'''

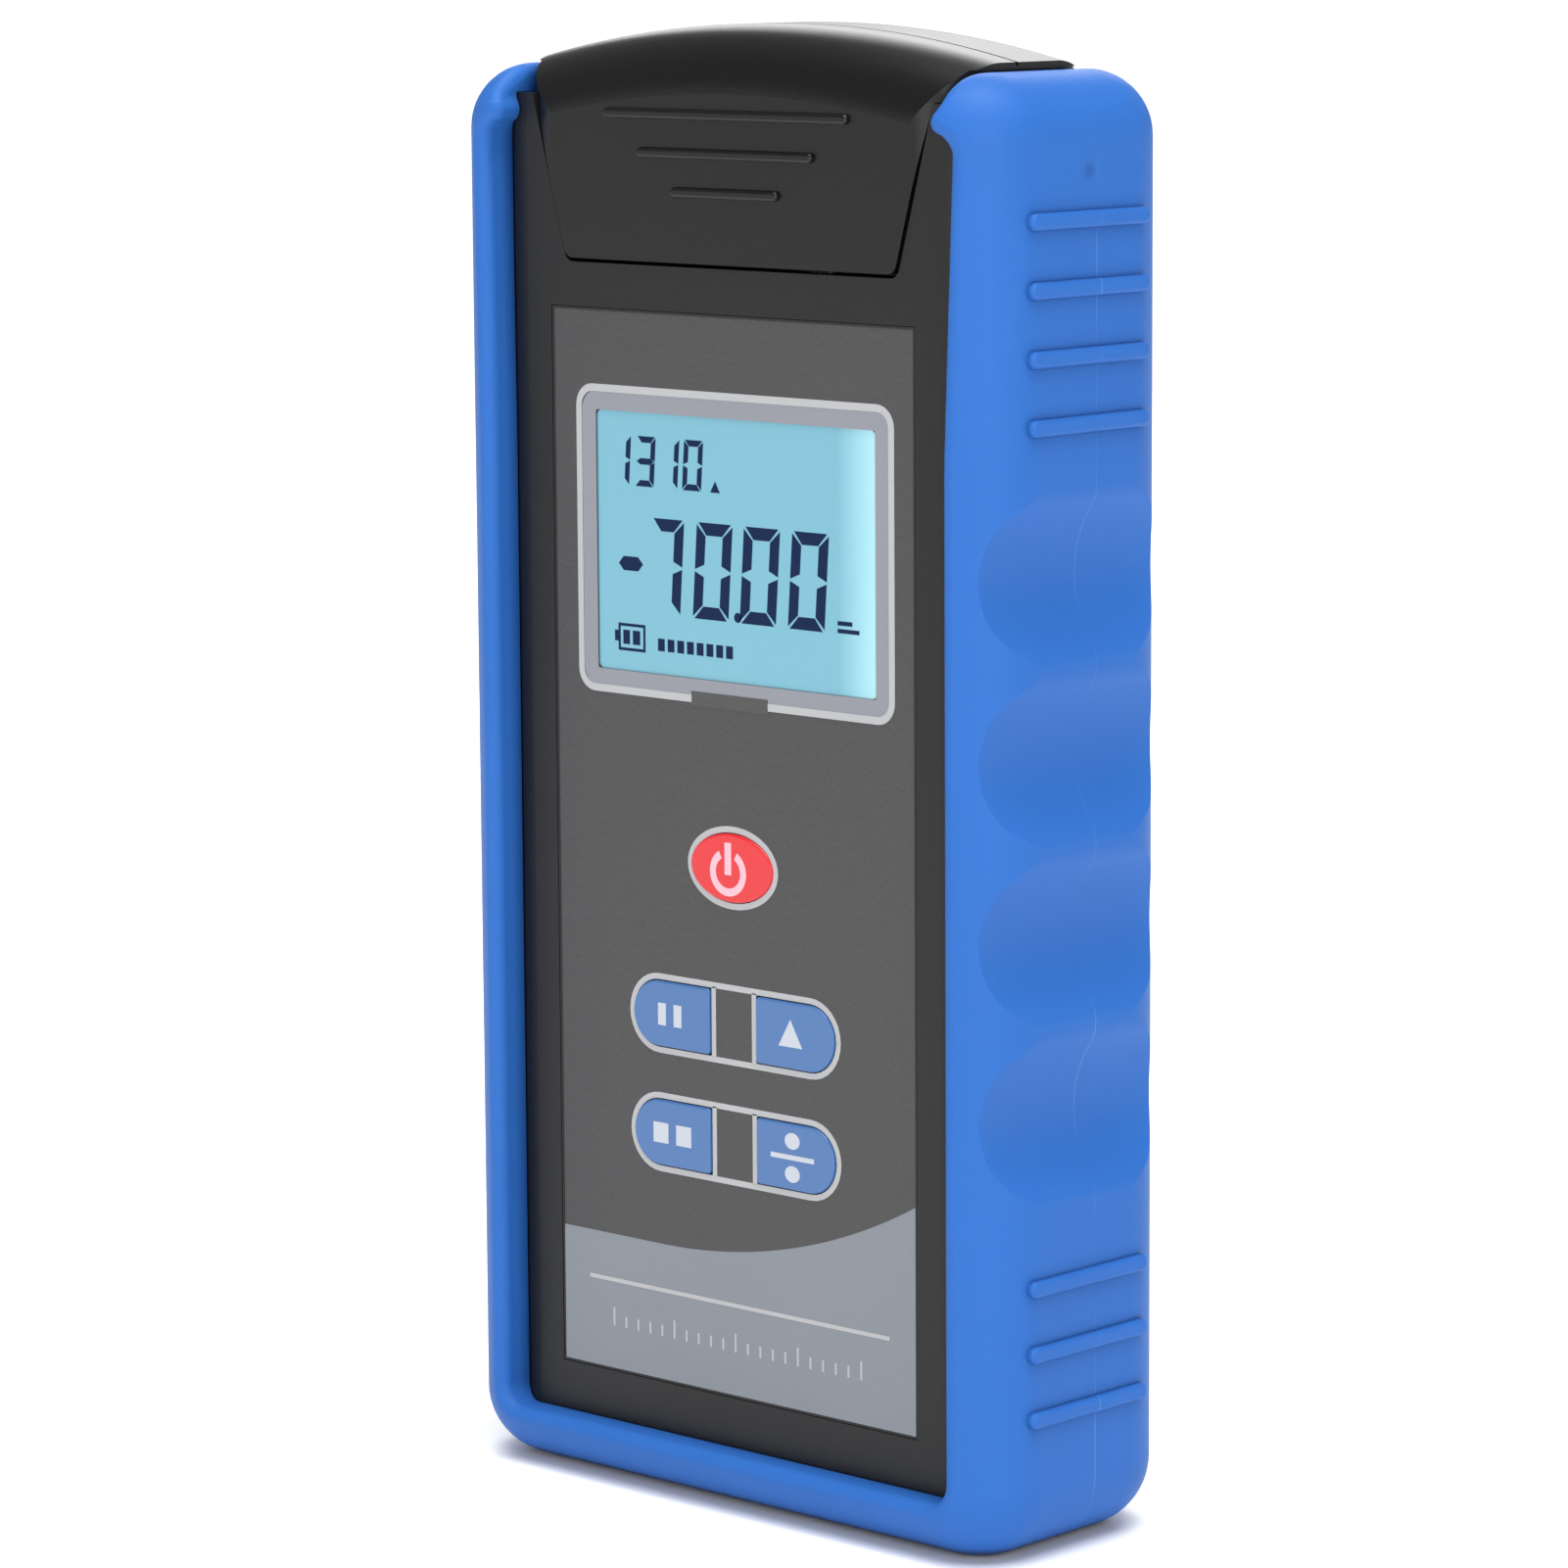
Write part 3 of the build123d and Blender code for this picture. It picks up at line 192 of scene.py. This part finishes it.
def moulded(name, colour, roughness, grain=3000.0, depth=0.02, drift=0.12, **sockets):
    """Plastic or rubber with a fine grain, whose depth is in millimetres, a slow drift of
    colour and uneven gloss."""
    finish = bpy.data.materials.new(name)
    finish.use_nodes = True
    tree = finish.node_tree
    shader = tree.nodes["Principled BSDF"]
    for socket, value in sockets.items():
        shader.inputs[socket.replace("_", " ")].default_value = value
    place = tree.nodes.new("ShaderNodeTexCoord")
    slow = tree.nodes.new("ShaderNodeTexNoise")
    slow.inputs["Scale"].default_value = DRIFT_SCALE
    slow.inputs["Detail"].default_value = DRIFT_DETAIL
    wire(tree, place, "Object", slow, "Vector")
    darker = tuple(c * (1 - drift) for c in colour)
    lighter = tuple(min(1.0, c * (1 + drift)) for c in colour)
    tint = mixed(tree, slow.outputs["Fac"], darker, lighter)
    tree.links.new(tint, shader.inputs["Base Color"])
    fine = tree.nodes.new("ShaderNodeTexNoise")
    fine.inputs["Scale"].default_value = grain
    fine.inputs["Detail"].default_value = GRAIN_DETAIL
    wire(tree, place, "Object", fine, "Vector")
    gloss = ranged(tree, fine.outputs["Fac"],
                   To_Min=roughness - GLOSS_SPREAD, To_Max=roughness + GLOSS_SPREAD)
    wire(tree, gloss, "Result", shader, "Roughness")
    bump = tree.nodes.new("ShaderNodeBump")
    bump.inputs["Distance"].default_value = depth * MM
    bump.inputs["Strength"].default_value = GRAIN_STRENGTH
    wire(tree, fine, "Fac", bump, "Height")
    wire(tree, bump, "Normal", shader, "Normal")
    return finish


def dress(finish, *node_names):
    """Put one finish on CAD nodes."""
    for node_name in node_names:
        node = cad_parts[node_name]
        for slot in node.material_slots:
            slot.material = finish


floor_finish = moulded("studio_paper", (0.93, 0.93, 0.93), 0.85, grain=900.0, drift=0.01)
floor_mesh.materials.append(floor_finish)
print("floor dressed in", floor_finish.name)

# %% [markdown]
# The holster is coloured silicone: a clean blue with a satin skin. A little light passes
# through such rubber, which subsurface scattering stands for: it softens the thin lips.
# Two things mark the holster as a moulding. A fine seam runs down each side where the two
# halves of the mould met, fainter in some places than in others, and each side has one
# small round dimple near the top. Both are drawn in the finish and go through a bump too,
# and the dimple's darker colour is painted shade in its pit.
# The seam is where the distance to a plane is small. The dimple is where the distance to
# one point is small, with the direction across the meter left out, so it comes on both
# sides. Where two surfaces meet in a crease, at the feet of the grip bars, the colour is
# darkened with painted shade: an Ambient Occlusion node tells how closed in each point is.

# %% Holster finish
SEAM_Y = 1.5 * MM
SEAM_HALF = 0.09 * MM
SEAM_COLOUR = (0.13, 0.28, 0.60)
SEAM_FADES = (0.42, 0.62)
SEAM_FACTOR = 0.5
DIMPLE = Vector((0, 0.1, 161.1)) * MM
DIMPLE_RADIUS = 1.5 * MM
# the dimple's darker colour is painted shade in its pit
DIMPLE_SHADE_COLOUR = (0.008, 0.04, 0.17)
DIMPLE_SHADE_FACTOR = 0.45
CREASE_REACH = 1.8 * MM
CREASE_SAMPLES = 8
# colour of the painted shade in the creases
CREASE_SHADE_COLOUR = (0.006, 0.035, 0.15)
RELIEF_DEPTH = 0.12 * MM

silicone = moulded("holster_silicone", (0.025, 0.126, 0.44), 0.5, grain=2600.0, drift=0.05,
                   Specular_IOR_Level=0.15, Subsurface_Weight=0.12,
                   Subsurface_Scale=1.0 * MM)
tree = silicone.node_tree
shader = tree.nodes["Principled BSDF"]
split = tree.nodes.new("ShaderNodeSeparateXYZ")
wire(tree, tree.nodes["Texture Coordinate"], "Object", split, "Vector")

off_seam = math_node(tree, "ABSOLUTE", math_node(tree, "SUBTRACT", split.outputs["Y"], SEAM_Y))
seam = math_node(tree, "LESS_THAN", off_seam, SEAM_HALF)
fading = ranged(tree, tree.nodes["Noise Texture"].outputs["Fac"],
                From_Min=SEAM_FADES[0], From_Max=SEAM_FADES[1], To_Max=SEAM_FACTOR)
faint_seam = math_node(tree, "MULTIPLY", seam, fading.outputs["Result"])

flat = tree.nodes.new("ShaderNodeCombineXYZ")
wire(tree, split, "Y", flat, "Y")
wire(tree, split, "Z", flat, "Z")
away = tree.nodes.new("ShaderNodeVectorMath")
away.operation = "DISTANCE"
wire(tree, flat, "Vector", away, 0)
away.inputs[1].default_value = DIMPLE
pit = ranged(tree, away.outputs["Value"], From_Min=DIMPLE_RADIUS, From_Max=0.0)
pit.interpolation_type = "SMOOTHSTEP"
# how strongly the painted shade of the pit darkens the colour
pit_shade_factor = math_node(tree, "MULTIPLY", pit.outputs["Result"], DIMPLE_SHADE_FACTOR)

# painted shade: the Ambient Occlusion node darkens the colour where a crease closes in
crease = tree.nodes.new("ShaderNodeAmbientOcclusion")
crease.samples = CREASE_SAMPLES
crease.inputs["Distance"].default_value = CREASE_REACH

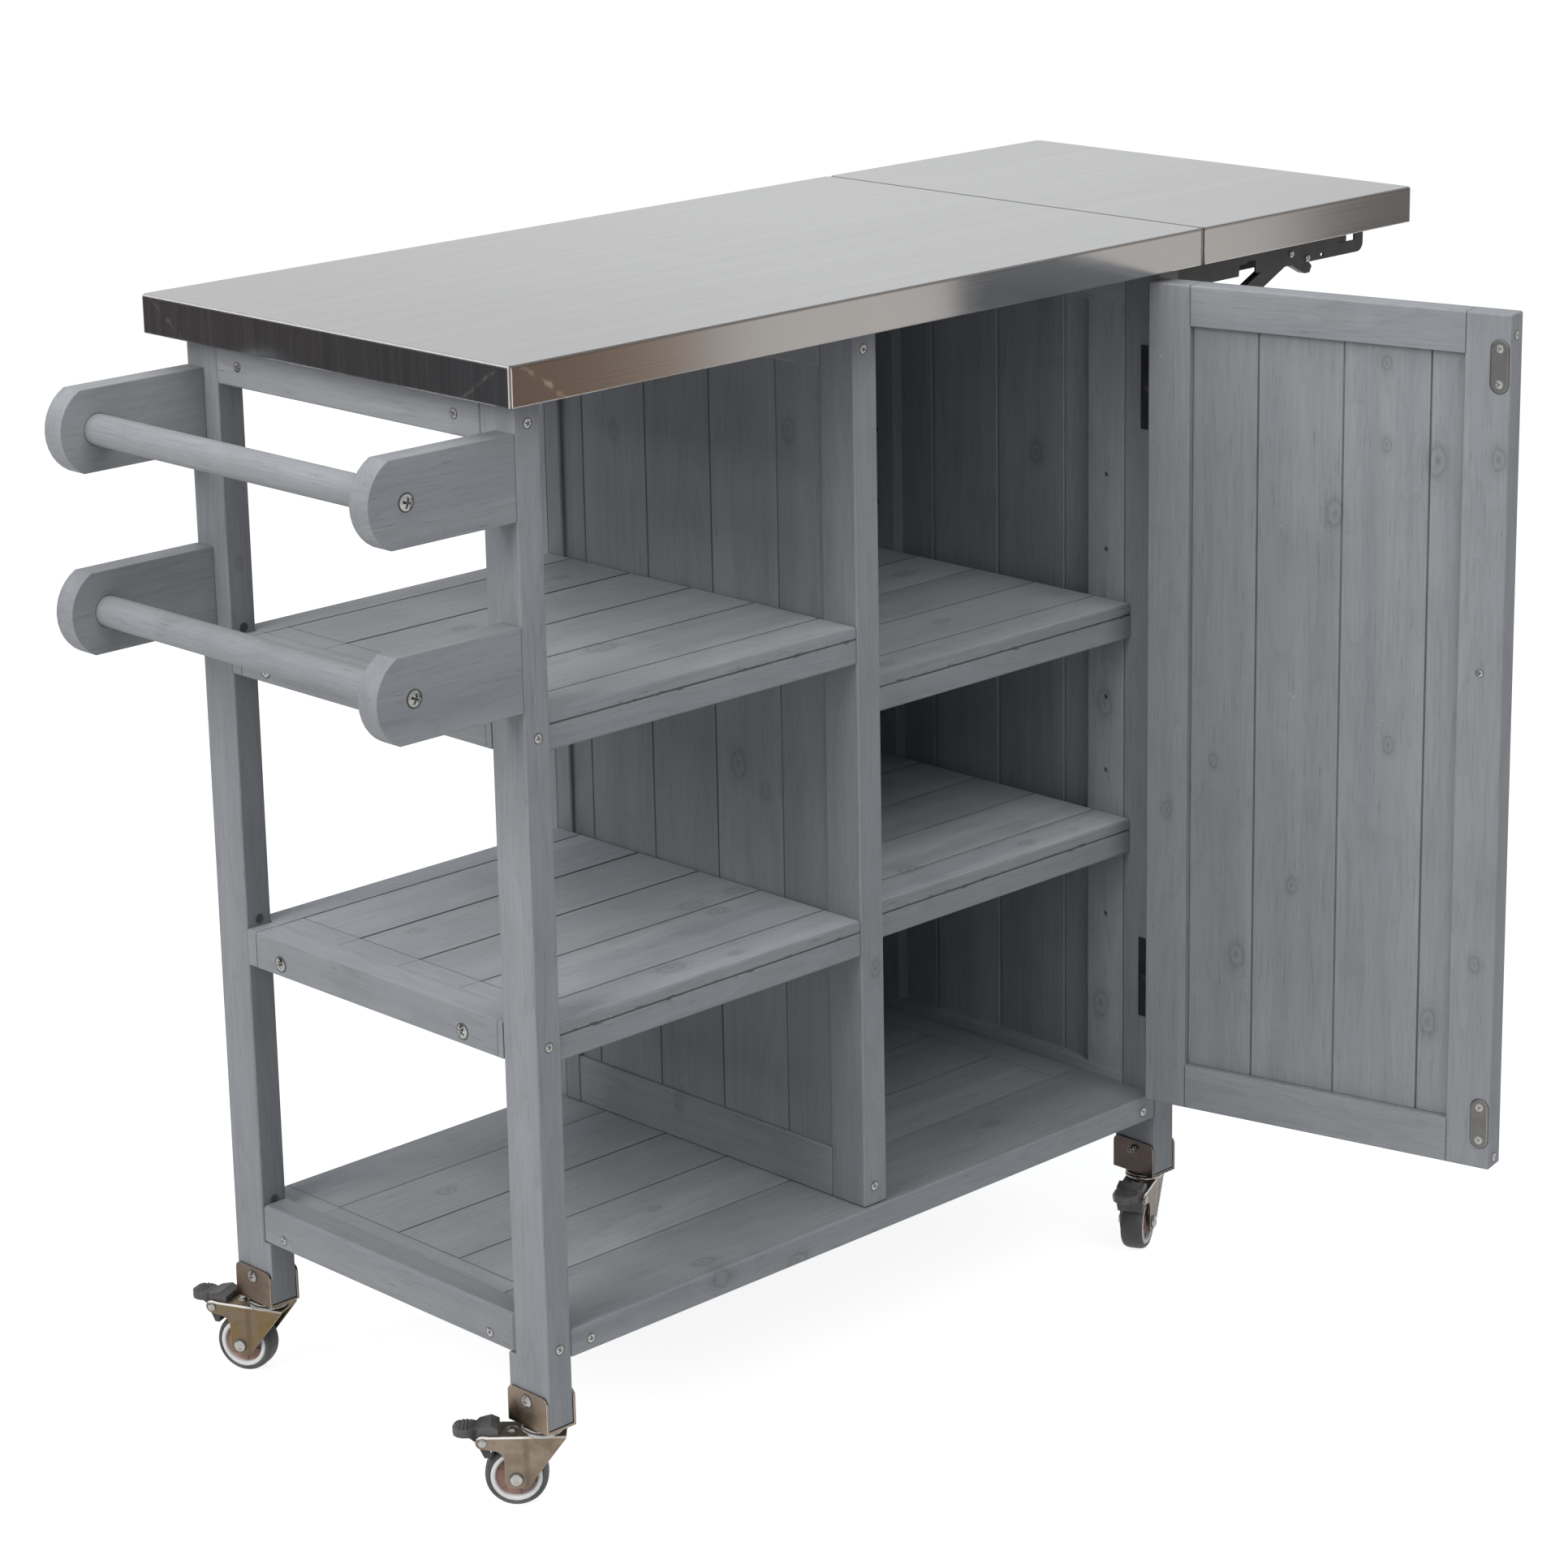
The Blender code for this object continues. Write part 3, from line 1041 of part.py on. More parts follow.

'''

→ **What is expected**
Find every line in the records that contains the word "Blender"; copy those lines.

→ **Final result**
Write part 3 of the build123d and Blender code for this picture. It picks up at line 192 of scene.py. This part finishes it.
The Blender code for this object continues. Write part 3, from line 1041 of part.py on. More parts follow.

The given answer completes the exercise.